Protecting Your Margin as the Market Shifts

FMCG wholesale trends in the UK are putting pressure on margin in certain categories while opening it up in others. Input cost inflation has pushed trade prices up on commodity-linked categories. Consumer sensitivity around everyday grocery pricing is higher than it was two or three years ago. And the growth of discount retail means shoppers have more alternatives than ever on price-visible lines.

The retailers who protect their margins in this environment tend to do two things well. They are rigorous about their core range, keeping it tight and well-managed rather than broad and cluttered. And they consistently look for and lean into the categories where convenience genuinely commands a premium, investing in the ranging, display, and availability that makes those categories work.

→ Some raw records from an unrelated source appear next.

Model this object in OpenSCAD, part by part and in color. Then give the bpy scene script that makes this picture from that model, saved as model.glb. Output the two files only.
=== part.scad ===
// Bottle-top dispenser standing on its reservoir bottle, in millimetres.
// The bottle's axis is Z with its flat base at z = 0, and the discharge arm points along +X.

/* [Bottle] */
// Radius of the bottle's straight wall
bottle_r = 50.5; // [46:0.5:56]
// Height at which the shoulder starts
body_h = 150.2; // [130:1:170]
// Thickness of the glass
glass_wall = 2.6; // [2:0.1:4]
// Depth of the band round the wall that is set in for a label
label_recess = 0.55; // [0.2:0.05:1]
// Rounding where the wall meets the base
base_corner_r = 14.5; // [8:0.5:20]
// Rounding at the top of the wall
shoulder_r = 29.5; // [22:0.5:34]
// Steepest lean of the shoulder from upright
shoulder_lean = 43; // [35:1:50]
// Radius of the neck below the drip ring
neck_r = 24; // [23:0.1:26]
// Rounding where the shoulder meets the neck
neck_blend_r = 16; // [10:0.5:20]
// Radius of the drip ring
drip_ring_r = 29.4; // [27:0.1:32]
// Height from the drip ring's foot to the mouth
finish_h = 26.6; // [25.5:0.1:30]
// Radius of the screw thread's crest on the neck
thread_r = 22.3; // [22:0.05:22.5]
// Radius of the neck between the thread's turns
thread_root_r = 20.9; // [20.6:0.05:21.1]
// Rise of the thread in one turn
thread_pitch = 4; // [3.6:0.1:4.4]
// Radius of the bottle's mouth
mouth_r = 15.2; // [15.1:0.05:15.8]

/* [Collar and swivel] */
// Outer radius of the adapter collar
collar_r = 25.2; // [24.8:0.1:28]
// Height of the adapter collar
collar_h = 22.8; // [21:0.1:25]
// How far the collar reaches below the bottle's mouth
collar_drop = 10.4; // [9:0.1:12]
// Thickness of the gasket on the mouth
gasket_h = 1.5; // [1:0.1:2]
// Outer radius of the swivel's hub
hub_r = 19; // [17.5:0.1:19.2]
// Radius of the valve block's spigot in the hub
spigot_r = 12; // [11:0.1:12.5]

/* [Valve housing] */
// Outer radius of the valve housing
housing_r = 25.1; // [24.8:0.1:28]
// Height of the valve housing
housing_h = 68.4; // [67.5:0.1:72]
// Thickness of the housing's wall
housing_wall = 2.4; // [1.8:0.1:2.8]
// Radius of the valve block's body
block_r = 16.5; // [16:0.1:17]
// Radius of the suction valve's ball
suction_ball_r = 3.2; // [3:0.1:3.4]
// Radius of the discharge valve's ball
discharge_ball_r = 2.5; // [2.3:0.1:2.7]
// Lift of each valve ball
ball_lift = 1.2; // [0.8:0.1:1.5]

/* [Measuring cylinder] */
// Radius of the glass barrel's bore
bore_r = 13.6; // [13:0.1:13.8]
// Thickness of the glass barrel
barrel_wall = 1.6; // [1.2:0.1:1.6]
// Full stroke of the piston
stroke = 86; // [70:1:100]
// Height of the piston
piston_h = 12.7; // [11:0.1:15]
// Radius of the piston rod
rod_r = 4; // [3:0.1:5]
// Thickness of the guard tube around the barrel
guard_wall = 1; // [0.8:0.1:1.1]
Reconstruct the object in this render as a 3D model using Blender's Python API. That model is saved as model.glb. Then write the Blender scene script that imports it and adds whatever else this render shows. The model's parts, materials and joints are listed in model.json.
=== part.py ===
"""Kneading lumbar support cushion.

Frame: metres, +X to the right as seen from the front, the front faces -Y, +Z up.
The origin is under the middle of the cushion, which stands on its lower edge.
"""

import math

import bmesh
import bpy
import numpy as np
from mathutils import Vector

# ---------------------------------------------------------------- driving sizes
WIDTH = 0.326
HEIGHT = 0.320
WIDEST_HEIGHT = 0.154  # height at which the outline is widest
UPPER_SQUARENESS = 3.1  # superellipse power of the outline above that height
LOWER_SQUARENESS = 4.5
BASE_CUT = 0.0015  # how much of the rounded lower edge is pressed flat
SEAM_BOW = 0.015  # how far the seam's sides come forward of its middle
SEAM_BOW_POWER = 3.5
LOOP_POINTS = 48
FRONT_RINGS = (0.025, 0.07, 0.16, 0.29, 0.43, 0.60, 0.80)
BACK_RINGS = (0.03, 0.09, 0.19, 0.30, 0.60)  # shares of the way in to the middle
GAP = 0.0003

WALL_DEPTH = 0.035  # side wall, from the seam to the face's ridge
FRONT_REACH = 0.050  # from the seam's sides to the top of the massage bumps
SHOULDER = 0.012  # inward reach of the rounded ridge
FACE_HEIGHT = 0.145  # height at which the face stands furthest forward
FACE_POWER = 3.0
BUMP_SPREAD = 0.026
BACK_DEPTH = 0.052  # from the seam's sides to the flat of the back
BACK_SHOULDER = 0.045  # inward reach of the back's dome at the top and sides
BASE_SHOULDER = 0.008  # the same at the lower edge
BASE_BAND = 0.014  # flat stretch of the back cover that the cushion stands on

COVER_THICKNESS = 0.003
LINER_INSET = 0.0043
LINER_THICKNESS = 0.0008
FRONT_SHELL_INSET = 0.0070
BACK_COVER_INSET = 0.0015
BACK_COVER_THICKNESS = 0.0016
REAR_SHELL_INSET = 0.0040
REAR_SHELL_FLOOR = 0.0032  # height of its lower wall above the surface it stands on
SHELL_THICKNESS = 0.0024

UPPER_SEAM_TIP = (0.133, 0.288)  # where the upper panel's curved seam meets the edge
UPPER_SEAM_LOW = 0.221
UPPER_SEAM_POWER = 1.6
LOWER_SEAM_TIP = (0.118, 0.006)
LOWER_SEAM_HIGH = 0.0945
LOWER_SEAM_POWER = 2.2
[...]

Margin is not fixed. It is a result of dozens of small decisions made consistently over time, about what to stock, what to pay for it, how to price it, and how to manage it on the shelf. The retailers who treat those decisions seriously tend to find that their margins are rather better than average. The ones who do not are often surprised to discover, when they sit down and work through the numbers, that they have been working considerably harder than the business's financial performance justifies.